K-127 script paleography: A detailed comparative analysis of K-127's numeral glyphs — specifically the zero — against contemporary Kadamba, Grantha, and Tamil-Brāhmī numeral forms would clarify the script attribution question. The visual relationship between Gudnapur numerals and K-127 numerals deserves examination.
Virama appearance timeline in Kadamba: A systematic survey of Kadamba copper plate inscriptions for the first consistent appearances of explicit virama marks (versus implicit conjunct handling) would test the hypothesis that explicit absence-marking and zero adoption are correlated.
Tamil astronomical texts: Did Tamil astronomers (working with the Āryabhaṭīya tradition after ~499 CE) use the puḷḷi in numerical contexts, or did they switch to a separate zero symbol? The answer would clarify whether the puḷḷi was ever consciously identified with zero in Tamil scribal practice.
References
Primary Inscriptions
K-127 (Khmer inscription, 683 CE) — Sambor, Cambodia. Published in Corpus des inscriptions du Cambodge (Cœdès & Damais). See also Aczel (2015).
Caldwell, Robert (1856). A Comparative Grammar of the Dravidian or South-Indian Family of Languages. London.
Script and Epigraphy
Pillai, Karan Damodaram (2023). "The Hybrid Origin of Brāhmī Script from Aramaic, Phoenician and Greek Letters." Indialogs 10. DOI: 10.5565/rev/indialogs.213
Salomon, Richard (1998). Indian Epigraphy. Oxford University Press.
Griffiths, Arlo — advocates "Late Southern Brāhmī" over "Pallava Grantha" as script designation.
Burnell, A.C. (1874). Elements of South Indian Palaeography. London.
Mathematical History
Brahmagupta (628 CE). Brahmasphutasiddhānta. Rules for arithmetic with zero.
Aczel, Amir D. (2015). Finding Zero: A Mathematician's Odyssey to Uncover the Origins of Numbers. Palgrave Macmillan.
Ifrah, Georges (2000). The Universal History of Numbers. Harvill Press.
Ettuge repository — Eke romanisation system, DNS Bhat grammar primers.
MacTutor History of Mathematics (St Andrews): "Indian Numerals." mathshistory.st-andrews.ac.uk
Unicode Virama mail archive (N. Ganesan, 2011): unicode.org/mail-arch/unicode-ml/y2011-m01/0024.html
Notes on Terminology
Eke romanisation (used throughout ettuge): capital letters mark long vowels (A=ā, I=ī, U=ū, E=ē, O=ō); uppercase retroflex consonants (T, D, N, L); S = palatal sibilant. See Eke reference.

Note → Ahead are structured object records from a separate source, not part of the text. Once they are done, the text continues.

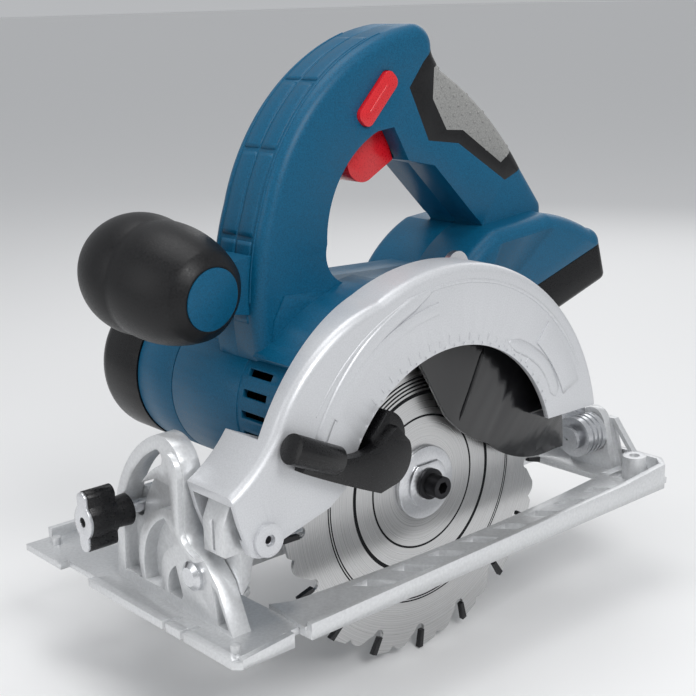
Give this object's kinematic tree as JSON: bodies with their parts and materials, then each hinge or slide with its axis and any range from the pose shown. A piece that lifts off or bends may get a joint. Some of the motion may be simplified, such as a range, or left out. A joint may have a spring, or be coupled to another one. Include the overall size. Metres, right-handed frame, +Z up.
{
  "type": "circular saw",
  "caption": "Battery circular saw with cast shoe, bevel quadrant, upper and swinging lower guards, gear-driven blade, closed rear handle and round front handle.",
  "frame": {"origin": "middle of the sole, the underside of the shoe", "axes": "+X forwards in the cutting direction, +Y towards the blade side, +Z up"},
  "size_m": [0.3022, 0.1955, 0.2851],
  "materials": {
    "cast_shoe": "fine cast",
    "cast_case": "cast",
    "steel": "satin",
    "black_steel": "blackened",
    "blade_steel": "brushed in circles",
    "carbide": "ground",
    "brass": "satin",
    "painted_guard": "silver, finely speckled",
    "black_guard": "glossy black",
    "blue_plastic": "fine speckled texture",
    "black_plastic": "satin",
    "red_plastic": "satin gloss",
    "black_rubber": "satin",
    "grey_rubber": "dimpled"
  },
  "bodies": {
    "shoe": {"base_plate": "cast_shoe", "bevel_pins": "steel"},
    "tilt_frame": {"tilt_bracket": "cast_shoe", "bevel_bolt": "steel", "depth_pin": "steel", "rear_bracket": "steel", "depth_guide": "steel"},
    "bevel_knob": {"wing_knob": "black_plastic", "knob_disc": "steel"},
    "saw": {"upper_guard": "painted_guard", "guard_screws": "steel", "gear_housing": "cast_case", "motor_housing": "blue_plastic", "fan_grille": "black_plastic", "motor_collar": "blue_plastic", "motor_cap": "black_plastic", "housing_left": "blue_plastic", "housing_right": "blue_plastic", "housing_screws": "steel", "grip_overmold": "black_rubber", "grip_pad": "grey_rubber", "switch_module": "black_plastic", "terminal_block": "black_plastic", "aux_handle": "black_rubber", "aux_cap": "blue_plastic", "aux_mount": "blue_plastic", "aux_bolt": "steel", "guard_spring": "steel", "spindle_bearings": "steel", "stator": "black_steel", "motor_bearings": "steel", "brush_holders": "brass", "clamp_bolt": "steel"},
    "swinging_guard": {"lower_guard": "black_guard", "guard_lever": "black_plastic"},
    "spindle_group": {"spindle": "steel", "inner_flange": "steel", "outer_flange": "steel", "blade_bolt": "black_steel", "blade": "blade_steel", "carbide_tips": "carbide"},
    "lay_shaft": {"lay_gear": "steel"},
    "rotor": {"armature": "black_steel", "cooling_fan": "black_plastic"},
    "clamp_lever": {"depth_lever": "black_plastic"},
    "trigger_body": {"trigger": "red_plastic"},
    "lock_off_body": {"lock_off_button": "red_plastic"},
    "spindle_lock": {"spindle_lock_button": "black_plastic"},
    "battery": {"battery_pack": "black_plastic"},
    "latch": {"battery_latch": "black_plastic"}
  },
  "joints": [
    {"name": "bevel", "type": "hinge", "parent": "shoe", "child": "tilt_frame", "pos_m": [0, 0.038, 0.022], "axis": [-1, 0, 0], "range_deg": [0, 45]},
    {"name": "depth", "type": "hinge", "parent": "tilt_frame", "child": "saw", "pos_m": [0.111, 0.041, 0.041], "axis": [0, 1, 0], "range_deg": [0, 28]},
    {"name": "knob_turn", "type": "hinge", "parent": "tilt_frame", "child": "bevel_knob", "pos_m": [0.13, -0.00955, 0.03745], "axis": [1, 0, 0], "range_deg": [0, 180]},
    {"name": "clamp_lever_turn", "type": "hinge", "parent": "saw", "child": "clamp_lever", "pos_m": [-0.05397, 0.025, 0.04388], "axis": [0, 1, 0], "range_deg": [0, 30]},
    {"name": "guard_swing", "type": "hinge", "parent": "saw", "child": "swinging_guard", "pos_m": [0.00475, 0.045, 0.0315], "axis": [0, -1, 0], "range_deg": [0, 155], "stiffness_Nm_per_rad": 0.12, "springref_deg": 183.35},
    {"name": "spindle_spin", "type": "hinge", "parent": "saw", "child": "spindle_group", "pos_m": [0.00475, 0.045, 0.0315], "axis": [0, 1, 0], "continuous": true},
    {"name": "lay_spin", "type": "hinge", "parent": "saw", "child": "lay_shaft", "pos_m": [0.01684, 0.025, 0.06435], "axis": [0, 1, 0], "continuous": true},
    {"name": "armature_spin", "type": "hinge", "parent": "saw", "child": "rotor", "pos_m": [0.039, -0.03, 0.0705], "axis": [0, 1, 0], "continuous": true},
    {"name": "trigger_pull", "type": "slide", "parent": "saw", "child": "trigger_body", "axis": [-0.7507, 0, 0.6607], "range_m": [0, 0.006], "stiffness_N_per_m": 500, "springref_m": -0.004},
    {"name": "lock_off_push", "type": "slide", "parent": "saw", "child": "lock_off_body", "axis": [0, -1, 0], "range_m": [0, 0.003], "stiffness_N_per_m": 400, "springref_m": -0.003},
    {"name": "spindle_lock_push", "type": "slide", "parent": "saw", "child": "spindle_lock", "axis": [1, 0, 0], "range_m": [0, 0.0025], "stiffness_N_per_m": 400, "springref_m": -0.003},
    {"name": "battery_slide", "type": "slide", "parent": "saw", "child": "battery", "axis": [-0.9608, 0, 0.2773], "range_m": [0, 0.11]},
    {"name": "latch_push", "type": "slide", "parent": "battery", "child": "latch", "axis": [0.9608, 0, -0.2773], "range_m": [0, 0.003], "stiffness_N_per_m": 400, "springref_m": -0.003}
  ],
  "couplings": [
    {"joint": "lay_spin", "follows": "spindle_spin", "ratio": -2.1818},
    {"joint": "armature_spin", "follows": "spindle_spin", "ratio": 4.987}
  ]
}
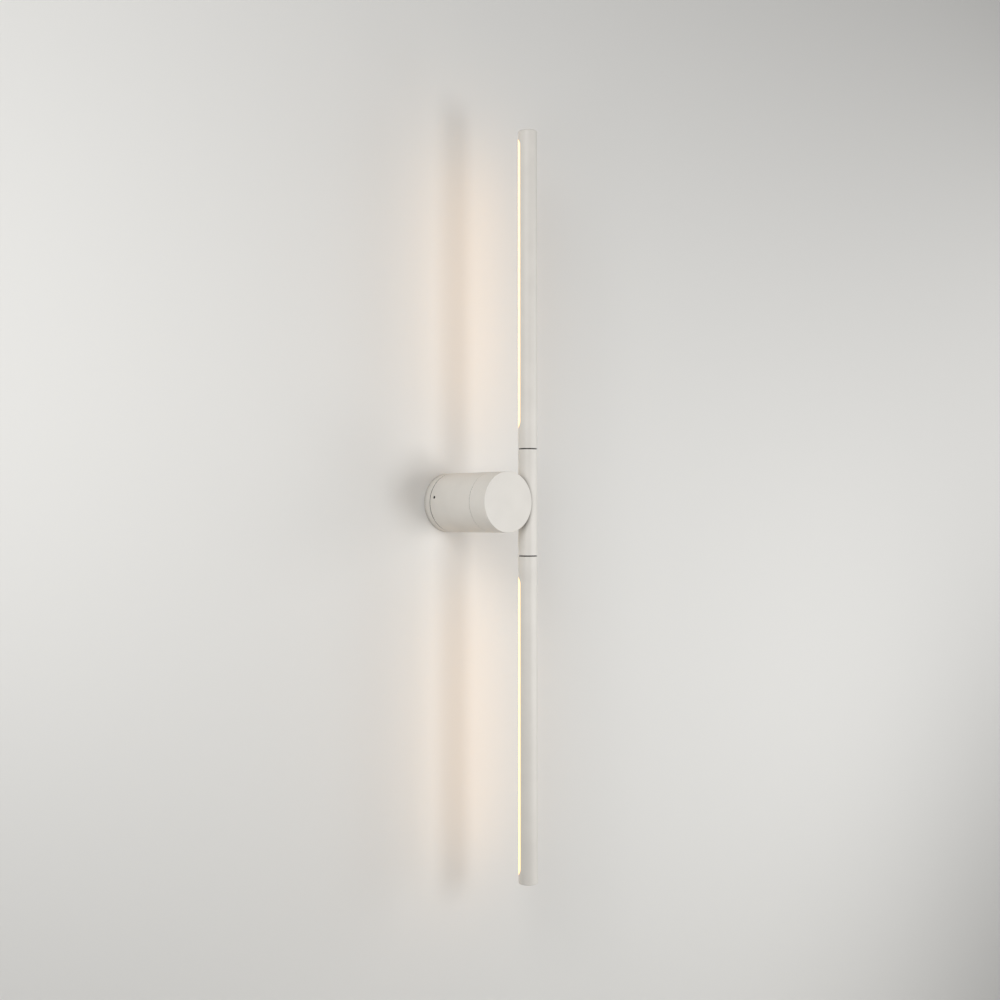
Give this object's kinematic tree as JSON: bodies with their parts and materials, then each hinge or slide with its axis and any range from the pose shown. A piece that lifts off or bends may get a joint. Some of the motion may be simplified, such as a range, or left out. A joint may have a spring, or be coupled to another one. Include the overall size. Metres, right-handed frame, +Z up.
{
  "type": "tube wall light",
  "caption": "Round wall housing with a swivelling head that carries a long upright tube. Its upper and lower ends are light tubes that turn on their own axis, with opal windows.",
  "frame": {"origin": "centre of the wall plate's back face, on the wall", "axes": "+Z up along the light tubes, +Y into the wall, +X to the right as seen from the room"},
  "size_m": [0.0994, 0.1312, 1],
  "materials": {
    "powder_coat": "satin warm off-white powder coat on turned and extruded aluminium",
    "opal": "matte opal",
    "black_plastic": "matte black acetal",
    "dark_screw": "blackened",
    "zinc_steel": "zinc plated",
    "spring_steel": "blued",
    "galvanised_sheet": "galvanised",
    "bare_aluminium": "mill finish",
    "brass": "turned",
    "bronze": "sintered",
    "nylon": "natural",
    "rubber": "matte black",
    "terminal_plastic": "natural white",
    "driver_case": "white",
    "lead_jacket": "grey-white jacket",
    "board_mask": "white mask on an aluminium board",
    "led_phosphor": "yellow phosphor"
  },
  "bodies": {
    "base": {"wall_plate": "powder_coat", "cable_grommet": "rubber", "earth_screw": "zinc_steel", "terminal_block": "terminal_plastic", "terminal_screws": "zinc_steel", "bracket_pillars": "zinc_steel", "bracket_screws": "zinc_steel", "driver_bracket": "galvanised_sheet", "led_driver": "driver_case", "driver_screws": "zinc_steel", "driver_leads": "lead_jacket", "housing": "powder_coat", "housing_grub_screws": "dark_screw", "pivot_bush": "bronze", "friction_washer": "nylon", "stop_pin": "zinc_steel"},
    "head": {"head_shell": "powder_coat", "pivot_spindle": "zinc_steel", "flange_screws": "zinc_steel", "disc_spring": "spring_steel", "thrust_washer": "zinc_steel", "pivot_nut": "zinc_steel", "head_lead": "lead_jacket", "centre_tube": "powder_coat", "clamp_bar": "bare_aluminium", "clamp_screws": "zinc_steel", "upper_joint_bush": "black_plastic", "lower_joint_bush": "black_plastic", "joint_stop_screws": "zinc_steel"},
    "upper_arm": {"upper_tube": "powder_coat", "upper_diffuser": "opal", "upper_led_carrier": "bare_aluminium", "upper_led_board": "board_mask", "upper_leds": "led_phosphor", "upper_lead": "lead_jacket", "upper_end_cap": "powder_coat", "upper_spigot": "brass", "upper_roll_pin": "zinc_steel"},
    "lower_arm": {"lower_tube": "powder_coat", "lower_diffuser": "opal", "lower_led_carrier": "bare_aluminium", "lower_led_board": "board_mask", "lower_leds": "led_phosphor", "lower_lead": "lead_jacket", "lower_end_cap": "powder_coat", "lower_spigot": "brass", "lower_roll_pin": "zinc_steel"}
  },
  "joints": [
    {"name": "head_swivel", "type": "hinge", "parent": "base", "child": "head", "pos_m": [0, -0.1, 0], "axis": [0, 1, 0], "range_deg": [-165, 165]},
    {"name": "upper_tube_swivel", "type": "hinge", "parent": "head", "child": "upper_arm", "pos_m": [0.0467, -0.1153, 0.0702], "axis": [0, 0, 1], "range_deg": [-178, 142]},
    {"name": "lower_tube_swivel", "type": "hinge", "parent": "head", "child": "lower_arm", "pos_m": [0.0467, -0.1153, -0.0702], "axis": [0, 0, 1], "range_deg": [-178, 142]}
  ]
}
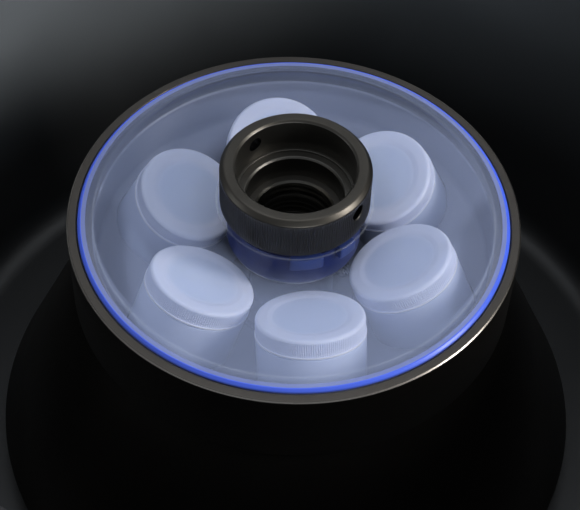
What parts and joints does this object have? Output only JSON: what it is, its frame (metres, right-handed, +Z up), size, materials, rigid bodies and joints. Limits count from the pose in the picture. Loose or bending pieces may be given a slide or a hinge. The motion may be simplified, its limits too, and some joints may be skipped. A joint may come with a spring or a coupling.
{
  "type": "high-speed centrifuge",
  "caption": "Bench-top high-speed centrifuge, hinged lid open, with a fixed-angle rotor of capped bottles under a clear screw-down rotor lid.",
  "frame": {"origin": "on the bench under the rotor axis, which is the middle of the footprint", "axes": "+Z up along the rotor axis, +Y to the back of the cabinet, +X to the operator's right"},
  "size_m": [0.64, 0.72, 1.075],
  "materials": {
    "cabinet_paint": "fine texture powder coat",
    "lid_moulding": "fine texture",
    "liner_enamel": "smooth enamel",
    "grey_plastic": "satin",
    "display_glass": "clear",
    "port_glass": "clear",
    "display_black": "matt",
    "circuit_board": "satin",
    "black_rubber": "matt",
    "zinc_sheet": "plain coat",
    "barrier_steel": "rolled",
    "chamber_black": "satin black",
    "rotor_anodised": "dark anodised",
    "knob_anodised": "black anodised",
    "hub_steel": "turned",
    "clear_blue_lid": "clear, faint blue",
    "cap_plastic": "translucent satin",
    "bottle_plastic": "translucent",
    "cast_motor": "cast",
    "core_iron": "varnished",
    "bearing_steel": "ground",
    "spring_steel": "oiled",
    "plated_steel": "zinc plated",
    "black_plastic": "moulded",
    "switch_plastic": "gloss",
    "button_grey": "satin",
    "button_green": "satin",
    "button_red": "satin"
  },
  "bodies": {
    "cabinet": {"base_pan": "zinc_sheet", "rubber_feet": "black_rubber", "cabinet_shell": "cabinet_paint", "rear_panel": "zinc_sheet", "chamber_bowl": "chamber_black", "chamber_gasket": "black_rubber", "barrier_ring": "barrier_steel", "shaft_boot": "black_rubber", "motor_mounts": "black_rubber", "motor_housing": "cast_motor", "motor_end_cap": "cast_motor", "stator": "core_iron", "bearing_outer_races": "bearing_steel", "power_supply": "plated_steel", "inverter_heatsink": "cast_motor", "fan_frame": "black_plastic", "power_inlet": "black_plastic", "latch_frame": "plated_steel", "hinge_brackets": "plated_steel", "control_fascia": "grey_plastic", "display_window": "display_glass", "display_module": "display_black", "control_board": "circuit_board"},
    "lid": {"lid_shell": "lid_moulding", "lid_liner": "liner_enamel", "port_tube": "grey_plastic", "port_window": "port_glass", "lid_handle": "grey_plastic", "lid_hinge_arms": "plated_steel", "lid_strikers": "plated_steel"},
    "latch": {"latch_bar": "plated_steel"},
    "spindle": {"drive_spindle": "hub_steel", "armature": "core_iron", "bearing_inner_races": "bearing_steel"},
    "rotor": {"rotor_body": "rotor_anodised", "rotor_hub": "hub_steel", "bottle_1": "bottle_plastic", "bottle_2": "bottle_plastic", "bottle_3": "bottle_plastic", "bottle_4": "bottle_plastic", "bottle_5": "bottle_plastic", "bottle_6": "bottle_plastic"},
    "tie_down": {"tie_down_screw": "hub_steel"},
    "rotor_cover": {"rotor_lid": "clear_blue_lid", "rotor_lid_seal": "black_rubber"},
    "cover_knob": {"rotor_lid_knob": "knob_anodised", "knob_retaining_ring": "spring_steel"},
    "fan": {"fan_impeller": "black_plastic"},
    "rocker": {"switch_rocker": "switch_plastic"},
    "speed_control": {"speed_dial": "black_plastic"},
    "time_control": {"time_dial": "black_plastic"},
    "lid_key": {"lid_button": "button_grey"},
    "start_key": {"start_button": "button_green"},
    "stop_key": {"stop_button": "button_red"},
    "cap_1": {"bottle_cap_1": "cap_plastic"},
    "cap_2": {"bottle_cap_2": "cap_plastic"},
    "cap_3": {"bottle_cap_3": "cap_plastic"},
    "cap_4": {"bottle_cap_4": "cap_plastic"},
    "cap_5": {"bottle_cap_5": "cap_plastic"},
    "cap_6": {"bottle_cap_6": "cap_plastic"}
  },
  "joints": [
    {"name": "lid_hinge", "type": "hinge", "parent": "cabinet", "child": "lid", "pos_m": [0, 0.302, 0.4365], "axis": [-1, 0, 0], "range_deg": [-88, 0], "stiffness_Nm_per_rad": 15, "springref_deg": 34.38},
    {"name": "latch_turn", "type": "hinge", "parent": "cabinet", "child": "latch", "pos_m": [0, -0.278, 0.3665], "axis": [1, 0, 0], "range_deg": [0, 30]},
    {"name": "spindle_spin", "type": "hinge", "parent": "cabinet", "child": "spindle", "pos_m": [0, 0, 0.12], "axis": [0, 0, 1], "continuous": true},
    {"name": "rotor_lift", "type": "slide", "parent": "spindle", "child": "rotor", "axis": [0, 0, 1], "range_m": [0, 0.24]},
    {"name": "tie_down_turn", "type": "hinge", "parent": "rotor", "child": "tie_down", "pos_m": [0, 0, 0.3], "axis": [0, 0, 1], "range_deg": [0, 1080]},
    {"name": "rotor_lid_lift", "type": "slide", "parent": "rotor", "child": "rotor_cover", "axis": [0, 0, 1], "range_m": [0, 0.1]},
    {"name": "knob_turn", "type": "hinge", "parent": "rotor_cover", "child": "cover_knob", "pos_m": [0, 0, 0.3805], "axis": [0, 0, 1], "range_deg": [0, 1080]},
    {"name": "fan_spin", "type": "hinge", "parent": "cabinet", "child": "fan", "pos_m": [-0.225, 0.34, 0.15], "axis": [0, 1, 0], "continuous": true},
    {"name": "switch_tip", "type": "hinge", "parent": "cabinet", "child": "rocker", "pos_m": [0.258, 0.3545, 0.092], "axis": [-1, 0, 0], "range_deg": [0, 18]},
    {"name": "speed_dial_turn", "type": "hinge", "parent": "cabinet", "child": "speed_control", "pos_m": [0.078, -0.33361, 0.36076], "axis": [0, -0.963, 0.2696], "continuous": true},
    {"name": "time_dial_turn", "type": "hinge", "parent": "cabinet", "child": "time_control", "pos_m": [0.172, -0.33361, 0.36076], "axis": [0, -0.963, 0.2696], "continuous": true},
    {"name": "lid_key_press", "type": "slide", "parent": "cabinet", "child": "lid_key", "axis": [0, 0.963, -0.2696], "range_m": [0, 0.0015], "stiffness_N_per_m": 400, "springref_m": -0.0005},
    {"name": "start_key_press", "type": "slide", "parent": "cabinet", "child": "start_key", "axis": [0, 0.963, -0.2696], "range_m": [0, 0.0015], "stiffness_N_per_m": 400, "springref_m": -0.0005},
    {"name": "stop_key_press", "type": "slide", "parent": "cabinet", "child": "stop_key", "axis": [0, 0.963, -0.2696], "range_m": [0, 0.0015], "stiffness_N_per_m": 400, "springref_m": -0.0005},
    {"name": "cap_turn_1", "type": "hinge", "parent": "rotor", "child": "cap_1", "pos_m": [0.01073, -0.06279, 0.3698], "axis": [-0.0712, 0.4166, 0.9063], "range_deg": [0, 450]},
    {"name": "cap_turn_2", "type": "hinge", "parent": "rotor", "child": "cap_2", "pos_m": [0.05974, -0.0221, 0.3698], "axis": [-0.3964, 0.1466, 0.9063], "range_deg": [0, 450]},
    {"name": "cap_turn_3", "type": "hinge", "parent": "rotor", "child": "cap_3", "pos_m": [0.04901, 0.04069, 0.3698], "axis": [-0.3252, -0.27, 0.9063], "range_deg": [0, 450]},
    {"name": "cap_turn_4", "type": "hinge", "parent": "rotor", "child": "cap_4", "pos_m": [-0.01073, 0.06279, 0.3698], "axis": [0.0712, -0.4166, 0.9063], "range_deg": [0, 450]},
    {"name": "cap_turn_5", "type": "hinge", "parent": "rotor", "child": "cap_5", "pos_m": [-0.05974, 0.0221, 0.3698], "axis": [0.3964, -0.1466, 0.9063], "range_deg": [0, 450]},
    {"name": "cap_turn_6", "type": "hinge", "parent": "rotor", "child": "cap_6", "pos_m": [-0.04901, -0.04069, 0.3698], "axis": [0.3252, 0.27, 0.9063], "range_deg": [0, 450]}
  ]
}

Tadbhava: a Sanskrit-origin word phonologically adapted into a Dravidian language. The hypothesis here inverts the usual assumption: sonne (Kannada) and suḻiyam (Tamil) would not be tadbhavas of Sanskrit śūnya but rather cognates of a common pre-Sanskrit root.
Ottakṣara: Grantha term for subjoined consonant forms (conjunct clusters). Structurally similar to Kadamba's consonant-stacking approach; architecturally distinct from Tamil's explicit-puḷḷi method.